Best and Worst of American Colleges and Universities in 2013

With 2013 just about at a close, here's a look back at the highs and lows of being a student at one of America's colleges or universities.

Highs

 

  • MOOC: Massive Open Online Courses (MOOC) seem to be the way of the future, with 1,351 references made to them in U.S. newspapers this year, compared with only three last year and 286 the year before.

 

 

  • More Degrees Granted: CBS News reports that of the working age population (ages 25-64), 38.7% of Americans have earned either a two- or four-year degree.

 

 

  • Metropolitan Areas are Highly Educated: In the same CBS News article, 15 metropolitan areas across the United States have college graduation rates of at least 40%. Washington-Arlington-Alexandria leads the pack at 54.73%, with St.
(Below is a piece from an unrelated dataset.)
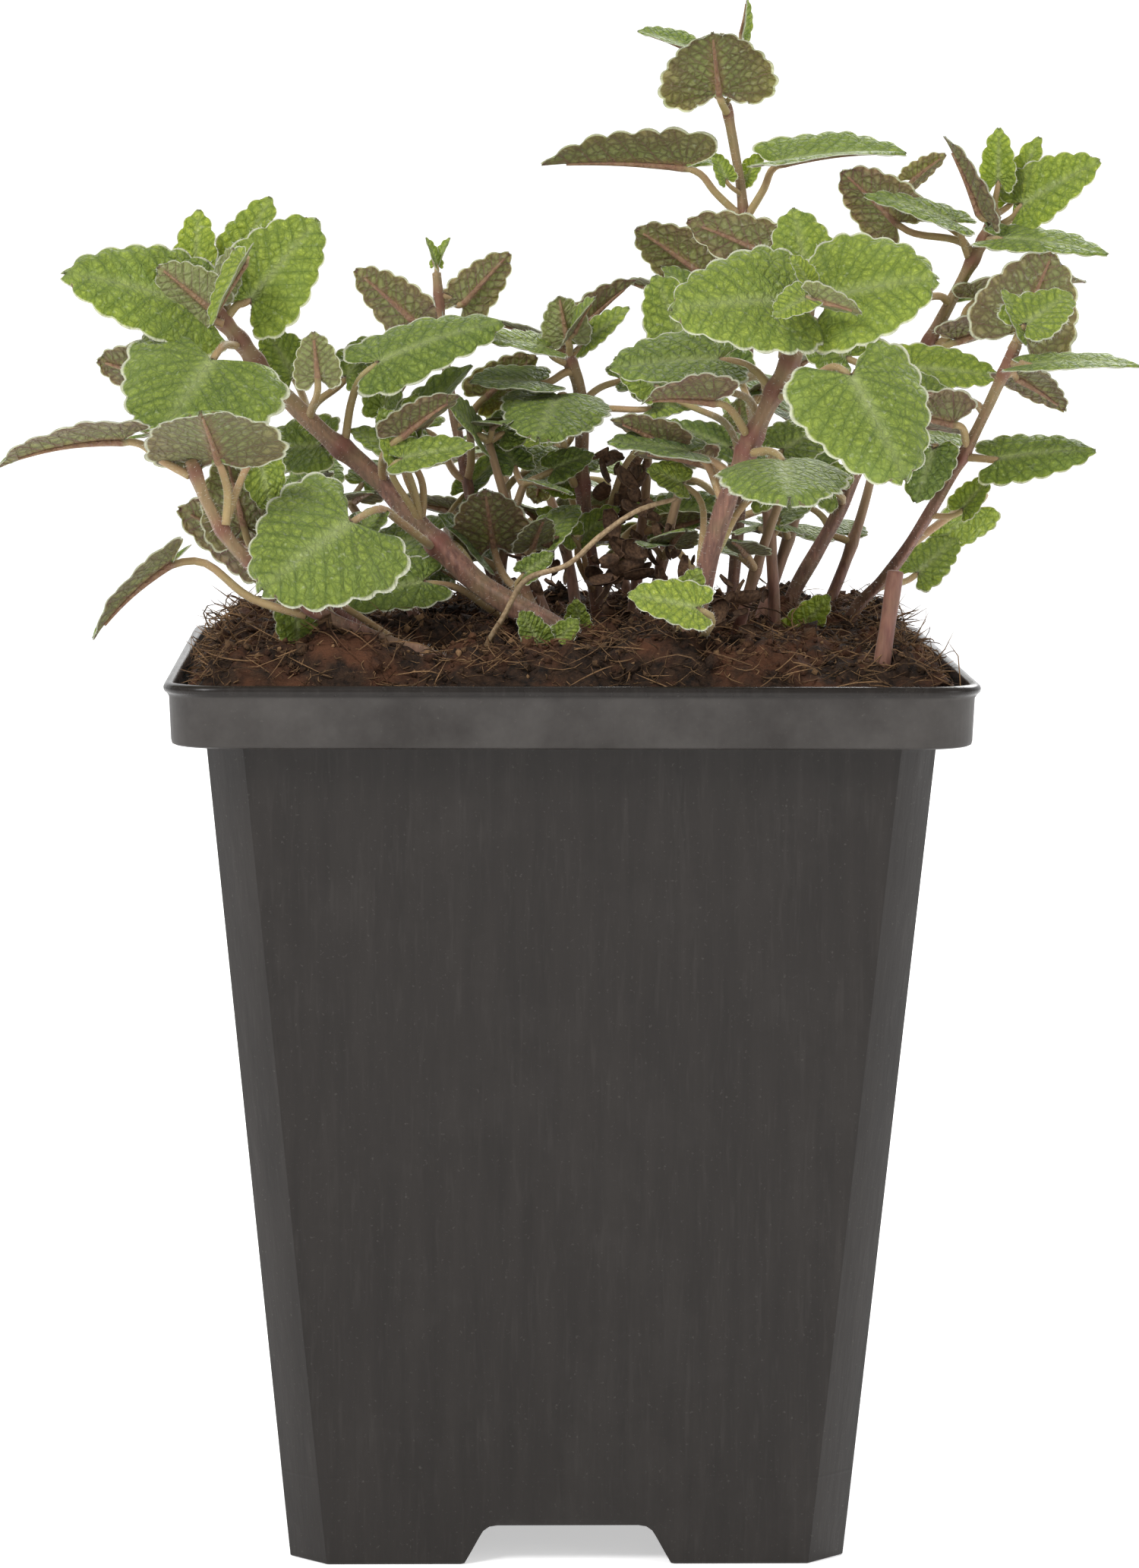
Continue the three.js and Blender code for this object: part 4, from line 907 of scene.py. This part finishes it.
def small_shape(stem, share, start, blade, width, face, rise):
    """A small leaf's axes and sizes, with a stalk that leaves the stem sideways and bends over to the blade:
    the cubic (1-t)^3 foot + 3(1-t)^2 t first + 3(1-t) t^2 second + t^3 throat."""
    path = stems["stem_" + stem]["path"]
    at = int(round(share * (len(path) - 1)))
    here, along = path[at], unit(path[min(at + 2, len(path) - 1)] - path[max(at - 2, 0)])
    throat, blade = here + np.array(start, float), np.array(blade, float)
    axis = unit(blade)
    up = np.array(face, float)
    up = unit(up - axis * (axis @ up))
    out = throat - here
    out = unit(out - along * (out @ along) + 1e-6)
    low = throat - 0.4 * up * min(1.0, width / 9 + 0.35)
    reach = 0.4 * np.linalg.norm(throat - here)
    t = np.linspace(0, 1, 7)[:, None]
    first = here + out * reach * 0.8 + along * reach * 0.6
    second = low - axis * reach
    stalk = (1 - t) ** 3 * here + 3 * (1 - t) ** 2 * t * first + 3 * (1 - t) * t**2 * second + t**3 * low
    length = np.linalg.norm(blade)
    return {
        "throat": throat, "axis": axis, "up": up, "length": length, "width": width, "arch": 0.1,
        "rise": rise, "stalk": stalk, "curl": 0.03,
    }


def add_small_leaves(material):
    shoots = {}
    for seed, (stem, share, start, blade, width, face, rise, tone, purple) in enumerate(SMALL_LEAVES):
        shape = small_shape(stem, share, start, blade, width, face, rise)
        teeth = 8 if width > 6 else 7 if width > 4 else 6
        shell, margin, stalk = leaf_part(shape, tone, purple, teeth, 6, 100 + seed)
        shoots.setdefault(stem, []).append(shell)
        fringe(margin, stalk, 0.6, 0.4)
    for stem, shells in shoots.items():
        add_piece("small_leaves_" + stem, joined(shells), material)


# Thin young shoots from the peat between the main stems: where each leaves the peat, its top, and how far it
# bows aside.
THIN_SHOOTS = [
    ((-9, -6), (-5, -8, 121), 2.0), ((1, -10), (-9, -8, 126), -2.0), ((9, -2), (14, -4, 123), 1.5),
    ((7, 3), (10, 2, 129), -1.5), ((18, -14), (25, -16, 122), 2.0), ((24, -6), (21, -8, 130), -2.0),
    ((20, -2), (30, 2, 127), 1.5), ((-14, -12), (-25, -8, 119), 1.5), ((2, 12), (-4, 20, 124), 2.0),
    ((28, 12), (38, 20, 124), 2.0), ((12, 24), (6, 33, 119), -1.5), ((-20, 4), (-32, 8, 117), 1.5),
]


def add_thin_shoots(material, leaf_material):
    """Thin red-brown shoots, each a quadratic path foot + bow * t(1 - t), with a pair of leaves half-way up and
    three at its top."""
    shoots, leaves = [], []
    for k, ((x, y), top, bow) in enumerate(THIN_SHOOTS):
        foot = np.array([x, y, 98.0])
        top = np.array(top, float)
        t = np.linspace(0, 1, 30)[:, None]
        lean = unit(np.cross(top - foot, [0, 0, 1.0]) + 1e-6)
        path = foot * (1 - t) + top * t + 4 * bow * t * (1 - t) * (lean + [0, 0, 0.3])
        thick = np.linspace(0.75, 0.42, 30) * (1 + 0.25 * np.exp(-((t[:, 0] - 0.55) / 0.04) ** 2))
        shoots.append(tube(path, thick, [1.0, 0.1, 0], 12, 0.1, node=0.3, young=smooth_step(0.3, 1, t[:, 0])))
        for j, at in enumerate((16, 16, 29, 29, 29)):
            turn = draw.uniform(0, 2 * math.pi) + math.pi * (j % 2)
            out = np.array([math.cos(turn), math.sin(turn), 0.0])
            size = draw.uniform(4.5, 7.5)
            start = path[at] + out * draw.uniform(1.5, 4) + [0, 0, draw.uniform(0.5, 2.5)]
            axis = unit(out + [0, 0, draw.uniform(-0.2, 1.0)])
            up = np.array([0.1, draw.uniform(-0.9, 0.2), 0.8])
            up = unit(up - axis * (axis @ up))
            low = start - 0.3 * up
            s = np.linspace(0, 1, 7)[:, None]
            stalk = path[at] * (1 - s) ** 2 + 2 * (path[at] + out * 1.2 + [0, 0, 0.8]) * s * (1 - s) + low * s**2
            shape = {
                "throat": start, "axis": axis, "up": up, "length": size,
                "width": size * draw.uniform(0.75, 0.95),
                "arch": 0.15, "rise": draw.uniform(-0.05, 0.3), "stalk": stalk, "curl": 0.05,
            }
            tone = draw.uniform(0.1, 0.5)
            purple = draw.uniform(0.3, 0.8)
            shell, margin, fringe_stalk = leaf_part(shape, tone, purple, 7, 5, 900 + 7 * k + j)
            leaves.append(shell)
            fringe(margin, fringe_stalk, 0.4, 0.4)
    add_piece("thin_shoots", joined(shoots), material)
    add_piece("thin_shoot_leaves", joined(leaves), leaf_material)


# Centres of the clusters of dead flower scales.
WITHERED_PLACES = [
    (9, -4, 118), (11, -6, 113), (6, -8, 111), (-3, -12, 112), (14, -9, 109), (8, 2, 123), (20, -20, 108),
]


def add_withered_heads(material):
    """Dead flower heads: clusters of small curled scales, each a grid bent into a part of a cone and closed by
    its underside."""
    scales = []
    rows, columns = 6, 7
    count = rows * columns
    for cluster in WITHERED_PLACES:
        for _ in range(16):
            u, v = np.meshgrid(np.linspace(0, 1, rows), np.linspace(-1, 1, columns), indexing="ij")
            bend = draw.uniform(0.3, 1.1)
            size = draw.uniform(1.3, 3.6)
            wide = size * (0.15 + 0.35 * np.sin(math.pi * np.clip(u * 0.8 + 0.1, 0, 1)))
            cupped = wide * (1 - np.cos(v * bend)) + 0.5 * size * u**2
            flat = np.stack([size * u, wide * np.sin(v * bend), cupped], -1)
            turn, _ = np.linalg.qr(draw.normal(0, 1, (3, 3)))
            turn[:, 0] *= np.sign(np.linalg.det(turn))
            normal = unit(np.cross(np.gradient(flat, axis=0), np.gradient(flat, axis=1)))
            upper, lower = flat + 0.06 * normal, flat - 0.06 * normal
            place = np.array(cluster) + draw.normal(0, 1.0, 3) * [1.5, 1.5, 2.0]
            points = np.concatenate([upper.reshape(-1, 3), lower.reshape(-1, 3)]) @ turn.T + place
            index = np.arange(count).reshape(rows, columns)
            rim = np.concatenate([index[0, :], index[1:, -1], index[-1, -2::-1], index[-2:0:-1, 0]])
            after = np.roll(rim, -1)
            wall = np.stack([rim, after, after + count, rim + count], -1)
            grid = lattice(rows, columns)
            faces = np.concatenate([grid[:, ::-1], grid + count, wall[:, ::-1]])[:, ::-1]
            scales.append(part(points, faces, None))
    add_piece("withered_heads", joined(scales), material)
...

Louis bookending the list at 41.70%—each city is above the national average.

 

 

  • Individual States Keep Improving: Lumina Foundation reported that in 2011, the top 10 states—all with numbers above the national average—by degree attainment were Massachusetts (50.8%); Colorado (47.0%); Minnesota (46.6%); Connecticut (46.4%); Vermont (46.2%); New Hampshire (45.8%); Maryland (45.4%); New Jersey (45.1%); Virginia (45.0%); and North Dakota (44.7%).

 

 

  • U.S. Colleges Even More Attractive to Foreign Students: For the seventh year in a row, the number of foreign students coming to study in the United States has risen, believing American schools offer a solid education. In 2012, almost 820,000 international students registered at American colleges, up 7% from the year before.

 

 

 

Lows

 

  • Rising Tuition: The average published tuition at public four-year colleges and universities is $8,893 (2.9% higher than last year), while private institutions charge an average of $30,090 (compared with $28946.58 in the previous school year.)

 

 

  • Increased Debt Load: Students are now graduating with an average debt load of $29,400, way up from $26,600 from 2011. Student loan debt has been steadily increasing each year at an average rate of 6% between 2008 to 2012.

 

 

  • More Students Owe Money: CNN Money reports that 7 out of 10 seniors graduated with student loan debt, with 20% of their debt going to private lenders who often post higher interest rates.

 

 

  • Overdue Loan Debts: On the American Student Assistance's website, of the 37 million borrowers who still owe money, 14.5% (5.4 million) have at least one past due student loan account, with about $85 billion (out of a total of $870 billion to $1 trillion total owed) past due.

 

 

  • Inability to Meet Deadlines: The U.S. Department of Education presents a sobering statistic—just over a third (37%) of federal student loan borrowers between 2004 and 2009 paid their bills on time.

 

 

  • Dropout Rate: According to the Washington Post, a dismally low 13% students enrolled in two-year colleges actually get their degree after two years. And if you look at four-year colleges, 70% of Americans matriculate but less than two-thirds graduate. If you include community colleges, the total graduation rate is just 53%—only Hungary does worse.

 

 

  • Minorities: The percentage of Hispanics and blacks who graduate from college is far less than their white peers, with slightly more than half of the former earning a degree and just 42% for the latter.